There are a large number of allotropes of sulfur. In this respect, sulfur is second only to carbon. The most common form found in nature is yellow orthorhombic α-sulfur, which contains puckered rings of S8. Chemistry students may have seen "plastic sulfur"; this is not an allotrope but a mixture of long chain polymeric sulfur forms, two of which have been identified as allotropes. In addition to these there are other solid forms that contain sulfur rings of 6, 7, 9–15, 18 and 20 atoms. There are also gases, S2, S3; some species only detected in the vapour phase, S4 and S5 and perhaps five or more high-pressure forms, two of which are metallic.
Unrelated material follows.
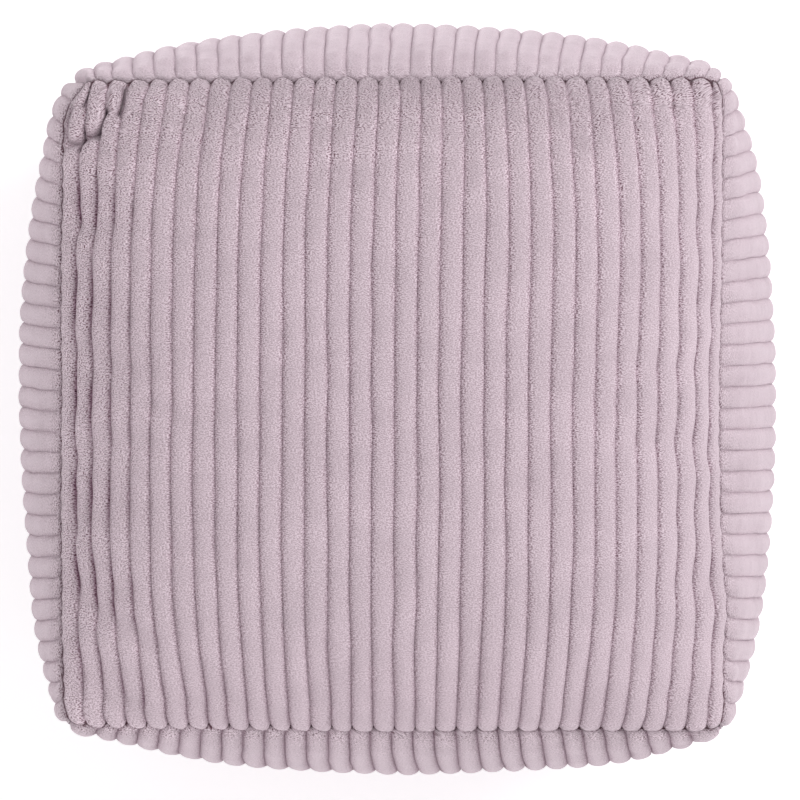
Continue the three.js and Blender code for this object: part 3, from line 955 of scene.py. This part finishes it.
def ribbed(name, mesh, tree, values):
    """The panel as a plain mesh, with its ribs raised."""
    smooth = put(name + "_smooth", mesh)
    modifier = smooth.modifiers.new("ribs", "NODES")
    modifier.node_group = tree
    inputs = [item for item in tree.interface.items_tree if item.in_out == "INPUT"]
    sockets = {item.name: item.identifier for item in inputs}
    for key, value in values.items():
        modifier[sockets[key]] = value
    dressed = smooth.evaluated_get(bpy.context.evaluated_depsgraph_get())
    final = bpy.data.meshes.new_from_object(dressed)
    final.name = name
    bpy.data.objects.remove(smooth)
    bpy.data.meshes.remove(mesh)
    return put(name, final)


# The corduroy

PILE_COLOUR = "#c6b4bd"
# the pile's colour darkened with painted shade, for the valleys
VALLEY_SHADE_COLOUR = "#b6a2ac"
# painted shadow between the tufts and in the pockets
PIT_SHADOW_COLOUR = "#5c3542"
SHEEN_COLOUR = "#f6eaf0"
NOISE_ROUGHNESS = 0.6
TUFT_SIZE = 0.45 * MM  # coarser than the fibres, which are too fine to show
TUFT_STRETCH = 2.0  # how much longer tufts are across the ribs
TUFT_RELIEF = 0.8 * MM
CURL_SHIFT = 5.5 * MM  # how far the pattern of tufts wanders along the ribs

# Size and detail of what changes over the cloth: wisps of tufts, clusters of pits, curls in which
# the tufts lie another way, and patches in which the pile leans another way
SOFT_CHANGES = {
    "wisps": (2 * MM, 2.0),
    "clusters": (5 * MM, 1.0),
    "curls": (14 * MM, 0.0),
    "patches": (38 * MM, 3.0),
}

# How the pile looks at a point. Each row names a value, a Math operation and what goes into it. With
# LINEAR or SMOOTHSTEP it takes one value from the first range to the second.
# Pits between the tufts and pockets get painted shadow, valleys painted shade, and shade carries the
# painted light and shade of each panel.
PILE_FORMULA = [
    ("pit depth", "LINEAR", "tufts", 0.28, 0.42, 0.8, 0.0),
    ("pit share", "LINEAR", "clusters", 0.35, 0.65, 0.4, 1.0),
    ("pits of open pile", "LINEAR", "pile_open", 0.68, 1.0, 0.05, 1.0),
    ("clustered pits", "MULTIPLY", "pit depth", "pit share"),
    ("pits", "MULTIPLY", "clustered pits", "pits of open pile"),
    ("tuft light", "LINEAR", "tufts", 0.36, 0.64, 0.62, 1.38),
    ("pitted light", "SUBTRACT", "tuft light", "pits"),
    ("wisp light", "LINEAR", "wisps", 0.3, 0.7, 0.95, 1.05),
    ("grain", "MULTIPLY", "pitted light", "wisp light"),
    ("open in valleys", "LINEAR", "rib_height", 0.4, 1.0, 1.5, 0.9),
    ("openness", "MULTIPLY", "pile_open", "open in valleys"),
    ("shown grain", "LINEAR", "openness", 0.0, 1.0, 1.0, "grain"),
    ("pocket light", "LINEAR", "pocket", 0.22, 0.48, 1.0, 0.0),
    ("light", "MULTIPLY", "shown grain", "pocket light"),
    ("patch shade", "LINEAR", "patches", 0.3, 0.7, 0.955, 1.04),
    ("shade", "MULTIPLY", "painted_light_and_shade", "patch shade"),
    ("raggedness", "LINEAR", "tufts", 0.35, 0.65, -0.17, 0.17),
    ("ragged edge", "MULTIPLY", "raggedness", "openness"),
    ("ragged height", "ADD", "rib_height", "ragged edge"),
    ("crest", "SMOOTHSTEP", "ragged height", 0.0, 0.75, 0.0, 1.0),
    ("depth of colour", "LINEAR", "shade", 0.65, 0.98, 1.35, 1.0),
    ("relief", "MULTIPLY_ADD", "wisps", 0.4, "tufts"),
    ("shown relief", "MULTIPLY", "relief", "openness"),
]


def linear(code):
    """Linear colour, with alpha, of an sRGB hex code."""
    parts = [int(code[k:k + 2], 16) / 255 for k in (1, 3, 5)]
    return [p / 12.92 if p <= 0.04045 else ((p + 0.055) / 1.055) ** 2.4 for p in parts] + [1.0]


def corduroy():
    """Cut-pile polyester corduroy: matt, with a light velvet sheen where the pile is seen from the side, a
    fine grain of tufts, soft patches where the pile leans another way, and painted shade: darker,
    deeper-coloured valleys, creases and grooves, painted shadows in the pits and pockets, and painted
    light and shade by how each panel faces."""
    material = bpy.data.materials.new("lilac corduroy plush")
    material.use_nodes = True
    tree = material.node_tree
    tree.nodes.clear()
    place = add(tree, "ShaderNodeTexCoord").outputs
    values = {}
    for name, (size, detail) in SOFT_CHANGES.items():
        values[name] = add(tree, "ShaderNodeTexNoise", {
            "Vector": place["Object"], "Scale": 1 / size, "Detail": detail, "Roughness": NOISE_ROUGHNESS})
    shift = add(tree, "ShaderNodeMath", [values["curls"], CURL_SHIFT], operation="MULTIPLY")
    turned = add(tree, "ShaderNodeCombineXYZ", {"Y": shift})
    curled = add(tree, "ShaderNodeVectorMath", [place["UV"], [1 / TUFT_STRETCH, 1, 1], turned],
                 operation="MULTIPLY_ADD")
    values["tufts"] = add(tree, "ShaderNodeTexNoise", {
        "Vector": curled, "Scale": 1 / TUFT_SIZE, "Detail": 0.0, "Roughness": NOISE_ROUGHNESS})
    for name in ("rib_height", "pocket", "pile_open", "painted_light_and_shade", "shade_tint"):
        values[name] = add(tree, "ShaderNodeAttribute", attribute_name=name).outputs["Fac"]
    for name, operation, *inputs in PILE_FORMULA:
        sockets = [values.get(key, key) for key in inputs]
        if operation in ("LINEAR", "SMOOTHSTEP"):
            values[name] = add(tree, "ShaderNodeMapRange", sockets, interpolation_type=operation)
        else:
            values[name] = add(tree, "ShaderNodeMath", sockets, operation=operation)
    # painted shade in the valleys, by how high the rib stands
    valley_shaded = add(tree, "ShaderNodeMix", {
        "Factor": values["crest"], "A": linear(VALLEY_SHADE_COLOUR), "B": linear(PILE_COLOUR)},
        data_type="RGBA").outputs["Result"]
    # grain of tufts, with painted shadow in the pits and pockets
    grain_and_shadows = add(tree, "ShaderNodeMix", {"Factor": values["light"], "A": linear(PIT_SHADOW_COLOUR), "B": valley_shaded},
                  data_type="RGBA", clamp_factor=False).outputs["Result"]
    deep = add(tree, "ShaderNodeGamma", {"Color": grain_and_shadows, "Gamma": values["depth of colour"]})
    deep = add(tree, "ShaderNodeHueSaturation", {"Color": deep, "Saturation": values["shade_tint"]})
    colour = add(tree, "ShaderNodeVectorMath", {0: deep, "Scale": values["shade"]}, operation="SCALE")
    bump = add(tree, "ShaderNodeBump", {
        "Height": values["shown relief"], "Strength": 0.8, "Distance": TUFT_RELIEF})
    shader = add(tree, "ShaderNodeBsdfPrincipled", {
        "Base Color": colour, "Roughness": 0.9, "Sheen Weight": 0.7, "Sheen Roughness": 0.4,
        "Sheen Tint": linear(SHEEN_COLOUR), "Specular IOR Level": 0.15, "Normal": bump})
    add(tree, "ShaderNodeOutputMaterial", {"Surface": shader})
    return material


# The studio and the camera

FLOOR_REACH = 6.0
FLOOR_COLOUR = "#f6f5f6"
FLOOR_GLOW = 0.35  # stands for lamps that light a studio floor to white
WHITE = "#ffffff"
SKY_STRENGTH = 0.79
LAMP_AT = (1.78, 1.1, 1.7)
LAMP_SIZE = 1.2
LAMP_POWER = 23
CAMERA_HEIGHT = 2.0  # over the top seam
CAMERA_OFFSET = (38.5 * MM, 33 * MM)
CAMERA_AIM = (1.1 * MM, -0.8 * MM)
CAMERA_LENS = 180


def white_floor():
    """White painted boards: matt, and lit so evenly that no edge shows."""
    corners = np.array([(-1, -1, 0), (1, -1, 0), (1, 1, 0), (-1, 1, 0)]) * FLOOR_REACH
    mesh = new_mesh("floor", corners, [[0, 1, 2, 3]])
    floor = put("floor", mesh)
    paint = bpy.data.materials.new("white painted floor")
    paint.use_nodes = True
    shader = paint.node_tree.nodes["Principled BSDF"]
    shader.inputs["Base Color"].default_value = linear(FLOOR_COLOUR)
    shader.inputs["Roughness"].default_value = 0.9
    shader.inputs["Emission Color"].default_value = linear(WHITE)
    shader.inputs["Emission Strength"].default_value = FLOOR_GLOW
    mesh.materials.append(paint)


def studio():
    """A plain pale floor, and soft light from the right and from all round."""
    scene = bpy.context.scene
    white_floor()
    world = bpy.data.worlds.new("soft studio")
    world.use_nodes = True
    sky = world.node_tree.nodes["Background"]
    sky.inputs["Color"].default_value = linear(WHITE)
    sky.inputs["Strength"].default_value = SKY_STRENGTH
    scene.world = world
    light = bpy.data.lights.new("key light", "AREA")
    light.shape = "DISK"
    light.size = LAMP_SIZE
    light.energy = LAMP_POWER
    key = put("key light", light)
    key.location = LAMP_AT
    key.rotation_mode = "QUATERNION"
    key.rotation_quaternion = (key.location - Vector((0, 0, TOP_SEAM_Z))).to_track_quat("Z", "Y")
    key.visible_camera = False
    scene.view_settings.view_transform = "Standard"


def camera():
    """The camera almost straight above, with the back of the top at the top of the picture."""
    view = bpy.data.cameras.new("camera")
    view.lens = CAMERA_LENS
    view.sensor_width = 36
    eye = put("camera", view)
    eye.location = (*CAMERA_OFFSET, TOP_SEAM_Z + CAMERA_HEIGHT)
    back = (eye.location - Vector((*CAMERA_AIM, TOP_SEAM_Z / 2))).normalized()
    right = Vector((0, 1, 0)).cross(back).normalized()
    eye.rotation_mode = "QUATERNION"
    eye.rotation_quaternion = Matrix((right, back.cross(right), back)).transposed().to_quaternion()
    bpy.context.scene.camera = eye


def dress():
    """Makes the six panels. The seed of each is its number in the order of the panels."""
    panels = cover_panels(GAP)
    moved = blown_up_cover()
    tree = rib_tree()
    cloth = corduroy()
    axis = np.array([[0, 0, BASE_SEAM_Z + GAP], [0, 0, TOP_SEAM_Z - GAP]])
    cuts = {"top_panel": ("top", 0.0, np.array([[0, 0, TOP_SEAM_Z]])),
            "base_panel": ("base", 0.0, np.array([[0, 0, BASE_SEAM_Z]]))}
    for side in SIDES:
        cuts[side["name"]] = ("side", side["start"], axis + GAP / 2 * math.sqrt(2) * side_out(side))
    for seed, (name, surface) in enumerate(panels.items()):
        kind, start, inner = cuts[name]
        points, places, light = fine_panel(name, surface, moved[name], kind, start, seed)
        fields = panel_fields(name, kind, points, places, light, start)
        mesh = panel_mesh(name, kind, points, fields, inner)
        given = RIB_VALUES | KINDS[kind]["section"] | {"Seed": seed, "Cloth": cloth}
        piece = ribbed("cover_" + name, mesh, tree, given)
        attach(piece, "root")
        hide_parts(name)


studio()
camera()
dress()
The range of molecular allotropes possessed by sulfur can in part be ascribed to the wide range of bond lengths (180–260 pm) and bond angles (90–120°) exhibited by the S–S bond and its strength (the unrestrained S–S single bond has a high bond energy of 265 kJ mol−1).
Early workers identified some forms that have later proved to be allotropes, i.e. pure forms, whilst others have proved to be mixtures. Some forms have been named for their appearance, e.g. "mother of pearl sulfur", or alternatively named for a chemist who was pre-eminent in identifying them, e.g. "Muthmann's sulfur I" or "Engel's sulfur". A commonly used naming system uses Greek suffixes (α, β, etc.); however, this system predates the discovery of the new forms that have been synthesised rather than prepared from elemental sulfur.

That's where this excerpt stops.